As in other parts of the text, Kierkegaard uses very logical sentences to make a series of paradoxical declarations. He notes that “Abraham arouses [his] admiration, but at the same time appalls [him]” because he acts as a murderer when he “gives up the finite in order to grasp the infinite” (118). Kierkegaard is appalled because Kierkegaard himself cannot help but think of the duty Abraham has to the ethical. Abraham’s decision to kill Isaac is a selfish one that he does for his faith. And yet Abraham is to be admired for that faith. Kierkegaard argues that the paradox of Abraham “does not permit of mediation” (128). Mediation is the process in Hegelian thought by which truths are reached. It is the act of working out contradictions and synthesizing the thesis and the anthesis. Kierkegaard says faith cannot be worked out this way, and yet to prove that very point, he performs a mediation to reach the conclusion that Abraham’s actions require a suspension of the teleological.
In “Problem II,” Kierkegaard suggests the paradox that one cannot let God dictate one’s actions though one is supposed to have an ultimate and absolute duty to God. Humans are free agents who have a duty to act as such, and yet there are times (such as in the case of Abraham) when one must suspend the ethical and do as God says. They must, in other words, give in to the absurd and trust that God will protect them even as they perform heinous acts. Doing so will lead to the personal relationship with God that only the knight of faith can have. One wonders about the limits of such faith. In the story of Abraham, God intervenes or never really intended for Abraham to follow through on his orders. What might happen if one were to misinterpret God’s command? Kierkegaard would suggest that such a question is appropriate, for it would be an example of a struggle with faith, although he would also argue that faith would prevent God’s message from being misinterpreted.
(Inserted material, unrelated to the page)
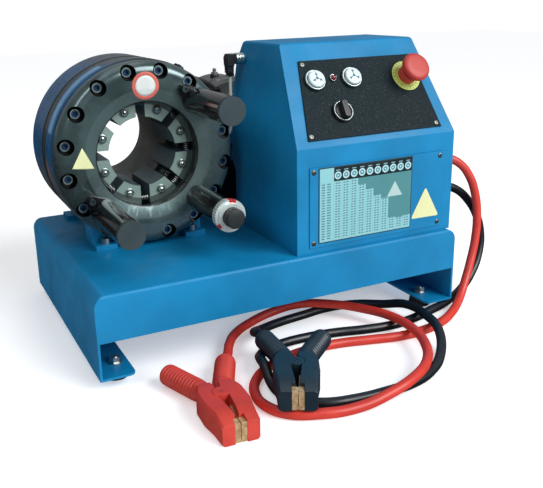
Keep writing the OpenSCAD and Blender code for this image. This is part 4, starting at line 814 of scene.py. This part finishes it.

The knight of faith is always being tested and tempted to join the land of aesthetics and the ethical again. Thus, “the false knight of faith” would betray himself because he would be too certain of his knowledge and too willing to guide others through the process of becoming knights of faith (150). They would similarly not doubt the messages they heard from God well enough to determine the meaning. To be a knight of faith is to live in fear and alone. “Partnership is unthinkable” even for two knights of faith, since faith is such a personal experience. The knight of faith has a duty to God above all else, though paradoxically he also has a duty to himself, a state that allows him to personally know God. The person who “has learned to exist as the individual” lives a “terrible” life because he knows the paradox of his duties (141). He must live in fear and trembling, knowing that he must live in society but apart from it, that he must go against the ethical at times even though retreating into the ethical is open to him and would be easier. The knight of faith is in a state of angst at all times, for he must exist in the outer society Hegel declares the end state of mankind while knowing truths that no one would believe or understand.